1. Say aloha to corkage-free BYO (up to two bottles of wine per table), available through February 9 at the Gold Coast Hawaiian hideaway Roy’s (720 N. State St.; 312-787-7599).

2. Feed your pint-size diners for free at Koi (624 Davis St., Evanston; 847-866-6969), where an entrée purchase scores up to two free kid’s meals (regularly $5 apiece) on Sundays through Thursdays in January. Mini meals include choices such as sweet-and-sour shrimp or lo mein.
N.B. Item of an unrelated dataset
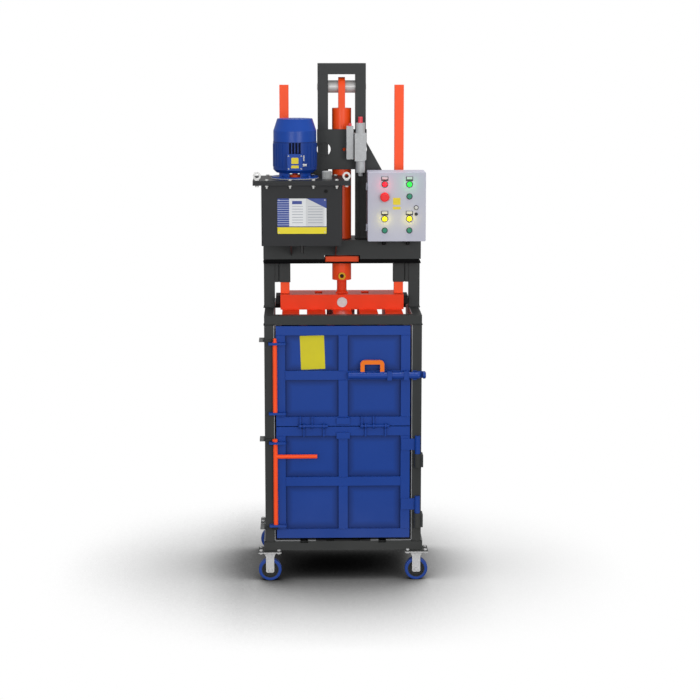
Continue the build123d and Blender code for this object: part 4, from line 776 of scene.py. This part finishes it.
stop_red = moulded("stop_button_plastic", tone(255, 22, 34), 0.3, clouds=(80.0, 2.0), contrast=-0.08,
                   gloss=0.08, relief=(0.05, 0.0003, 0.0005))
dress(stop_red, "stop_button")

lamp_low, lamp_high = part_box("lamp_lenses")
lamp_radius = 0.011
lamp_mid_x = (lamp_low.x + lamp_high.x) / 2
lamp_mid_z = (lamp_low.z + lamp_high.z) / 2
lamp_reach_x = (lamp_high.x - lamp_low.x) / 2 - lamp_radius
lamp_reach_z = (lamp_high.z - lamp_low.z) / 2 - lamp_radius

legend_lift = 0.0268
legend_half_width = 0.0122
legend_half_height = 0.0054
fittings = moulded("control_fittings", tone(30, 30, 32), 0.35, clouds=(120.0, 3.0), contrast=0.4, gloss=0.12,
                   relief=(0.05, 0.0003, 0.0005))
beside_legend = abs(abs(fittings.x - lamp_mid_x) - lamp_reach_x)
above_legend = abs(abs(fittings.z - lamp_mid_z - legend_lift) - lamp_reach_z)
legend = (beside_legend < legend_half_width) * (above_legend < legend_half_height)
fittings.paint(legend, tone(196, 198, 204))
dress(fittings, "cabinet_fittings")

button_green = moulded("button_green", tone(36, 140, 112), 0.3, clouds=(100.0, 2.0), contrast=-0.15,
                       gloss=0.1, relief=(0.04, 0.0003, 0.0005))
dress(button_green, "push_button_1", "push_button_2", "push_button_3")

lamp_red, lamp_green, lamp_yellow = tone(246, 30, 50), tone(40, 226, 70), tone(250, 232, 30)
lens = Finish("lamp_lens", tone(250, 230, 40), 0.2)
lens.set("Emission Strength", 0.75)
ribs = lens.grain(300.0, 1.0)
upper_row = lens.mix(lens.x > lamp_mid_x, lamp_red, lamp_green)
lit = lens.shade(lens.mix(lens.z > lamp_mid_z, lamp_yellow, upper_row), -0.15, ribs)
lens.set("Base Color", lit)
lens.set("Emission Color", lit)
lens.set("Roughness", 0.15 + ribs * 0.1)
lens.relief(ribs, 0.05, 0.0003, 0.0005)
dress(lens, "lamp_lenses")

glow_ahead = 0.01
for side, rise, color in ((-1, 1, lamp_red), (1, 1, lamp_green), (-1, -1, lamp_yellow), (1, -1, lamp_yellow)):
    glow_data = bpy.data.lights.new("lamp_glow", "POINT")
    glow_data.color = color
    glow_data.energy = 0.034
    glow_data.shadow_soft_size = 0.008
    glow_light = bpy.data.objects.new("lamp_glow", glow_data)
    glow_light.location = (lamp_mid_x + side * lamp_reach_x, lamp_low.y - glow_ahead,
                           lamp_mid_z + rise * lamp_reach_z)
    scene.collection.objects.link(glow_light)
    glow_light.parent = frame["bodies"]["cabinet_front"]

patch_x = middle_x + 0.2315
plate("control_patch", (patch_x, door_corner.y, 1.664), width=0.032, height=0.03, thick=0.0005,
      radius=0.003, finish=patch_yellow, body="cabinet_front")
plate("control_strip", (patch_x, door_corner.y, 1.635), width=0.034, height=0.012, thick=0.0005,
      radius=0.002, finish=patch_yellow, body="cabinet_front")

# Doors: frames welded of square tube with recessed sheets, stop blocks and clips, all in one glossy blue
# coat that lets the seams at the corners show. The hinge halves on the post are sprayed with the posts.

door_tone = tone(14, 61, 146)
door_blue = powder_coat("door_blue_coat", door_tone, 0.4, dust=0.12, coat=0.05)
dress(door_blue, "lower_door_frame", "lower_door_fittings", "flap_frame", "flap_fittings")
dress(anthracite, "door_hinges")


def panel_blue(name, frame_node, mid_z, panel_node):
    """The coat on a door's recessed sheets: darker along their edges, where the tubes shade them."""
    low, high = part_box(frame_node)
    finish = powder_coat(name, door_tone, 0.42, dust=0.12)
    shade_width = 0.032
    overlap = 0.003
    pane_half = ((high.x - low.x) / 2 - 1.5 * tube) / 2
    beside = pane_half - abs(abs(finish.x - middle_x) - tube / 2 - pane_half)
    shaded = 0.0
    for bottom, top in ((low.z + tube, mid_z), (mid_z + tube, high.z - tube)):
        above = (top - bottom) / 2 - abs(finish.z - (top + bottom) / 2)
        inside = above > -overlap
        nearest = beside.math("MINIMUM", beside, above)
        fade = finish.node("ShaderNodeMapRange", {"Value": nearest, "From Min": shade_width, "From Max": 0.0})
        shaded = inside * fade + shaded
    finish.darken(shaded, 0.45)
    dress(finish, panel_node)


lower_rail_z = 0.427
flap_rail_z = 0.897
panel_blue("lower_door_sheet", "lower_door_frame", lower_rail_z, "lower_door_panels")
panel_blue("flap_sheet", "flap_frame", flap_rail_z, "flap_panels")


def door_runs(node, mid_z):
    """The seams on a door's front where its rails and stiles meet."""
    low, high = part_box(node)
    weld_sunk = 0.0006
    face_y = low.y + weld_sunk
    runs = []
    for z in (low.z + tube, high.z - tube):
        for x in (low.x, high.x - tube, middle_x - tube / 2):
            runs.append(((x, face_y, z), (x + tube, face_y, z)))
    for x in (low.x + tube, high.x - tube):
        runs.append(((x, face_y, mid_z), (x, face_y, mid_z + tube)))
    for z in (mid_z, mid_z + tube):
        runs.append(((middle_x - tube / 2, face_y, z), (middle_x + tube / 2, face_y, z)))
    return runs


lower_runs = door_runs("lower_door_frame", lower_rail_z)
flap_runs = door_runs("flap_frame", flap_rail_z)
weld("lower_door_welds", lower_runs, door_blue, "lower_door", "blue_paint", width=0.004)
weld("flap_welds", flap_runs, door_blue, "flap", "blue_paint", width=0.004)

# Bolt: a round steel bar in blue enamel with an orange grip welded on top. It slides on the flap into a
# receiver that is welded to the right post and sprayed with the doors.

bolt_blue = powder_coat("bolt_blue_enamel", tone(16, 62, 150), 0.3, coat=0.3)
grip_z = 0.936
bolt_blue.paint(bolt_blue.z > grip_z, tone(248, 122, 20))
dress(bolt_blue, "flap_bolt")
dress(door_blue, "bolt_receiver")

# Locks: two enamelled round rods in the doors' blue clips, the lower one turned by its handle, the upper
# one slid. They rest in keepers welded to the left post, whose ends are worn bright. The lower rod is
# bare and dark where it leaves its lower clip.

lock_red = powder_coat("lock_red_enamel", tone(255, 84, 34), 0.38)
lock_red.paint(lock_red.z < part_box("lower_door_fittings")[0].z, tone(40, 42, 44))
dress(lock_red, "lock_rod_lower")
dress(bright_red, "lock_rod_upper")

keeper_coat = powder_coat("keeper_coat", tone(46, 48, 48), 0.4)
worn_from = 0.006
keeper_coat.paint(keeper_coat.x < post_low.x - worn_from, tone(112, 113, 112))
dress(keeper_coat, "lock_keepers")

# Card: a yellow sheet of stiff plastic in A6 size, glued a little askew to the flap's upper left sheet.
# It has faded unevenly.

card_yellow = moulded("card_yellow", tone(222, 210, 0), 0.36, clouds=(25.0, 3.0), contrast=-0.1, gloss=0.1,
                      relief=(0.04, 0.0004, 0.0003))
card_place = (middle_x - 0.132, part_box("flap_panels")[0].y, 1.0155)
plate("flap_card", card_place, width=0.105, height=0.148, thick=0.0008, radius=0.003, finish=card_yellow,
      body="flap", turn=math.radians(-2))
3. Sample a slew of Founders Brewing libations at a $50 five-course dinner featuring the Grand Rapids, Michigan, purveyor tomorrow at 6:45 p.m. at Jerry’s (1938 W. Division St.; 773-235-1006). Founders’ founder, John Freyer, will be on hand, pairing beers with the grub (expect Centennial IPA to accompany pan-seared skate wing and Backwoods Bastard Scotch Ale with grilled prime rib). After dinner, Founders mounts a tap takeover, serving 12 different draft brews between 9 p.m. and midnight.


Dot Dot Dot . . .

The hotly anticipated Tavernita soft-opens tomorrow, taking reservations for the dining room only until the whole shebang—which includes the dining room, lounge, and adjacent pintxo bar Barcito—debuts January 23. . . . Wellfleet, the restaurant portion of the Fish Guy Bill Dugan’s Albany Park digs, will open—with lunch service only—on January 16. Dinner is set to begin this spring. . . . Pending final inspections, Bread & Wine, an Irving Park wine bar/artisan market, will open January 17. . . . With new ownership, a new baker, and new goodies such as chocolate chip–pretzel cookies, Fritz Pastry reopens Saturday at 9 a.m. . . . In related news, Fritz’s former co-owner, Nate Meads (see “On the Fritz” from last week’s Dish), has been named the pastry chef at the upcoming West Loop Champagne salon RM. . . . A clarification: The pioneering Gaztro-Wagon food truck is not gone forever. It’s on winter hiatus. The truck is slated to be back on the road, without the gaztromind Matt Maroni, in the spring. . . . The Ravenswood location of Bagel on Damen has shuttered. It’s bagels as usual at the Wicker Park shop.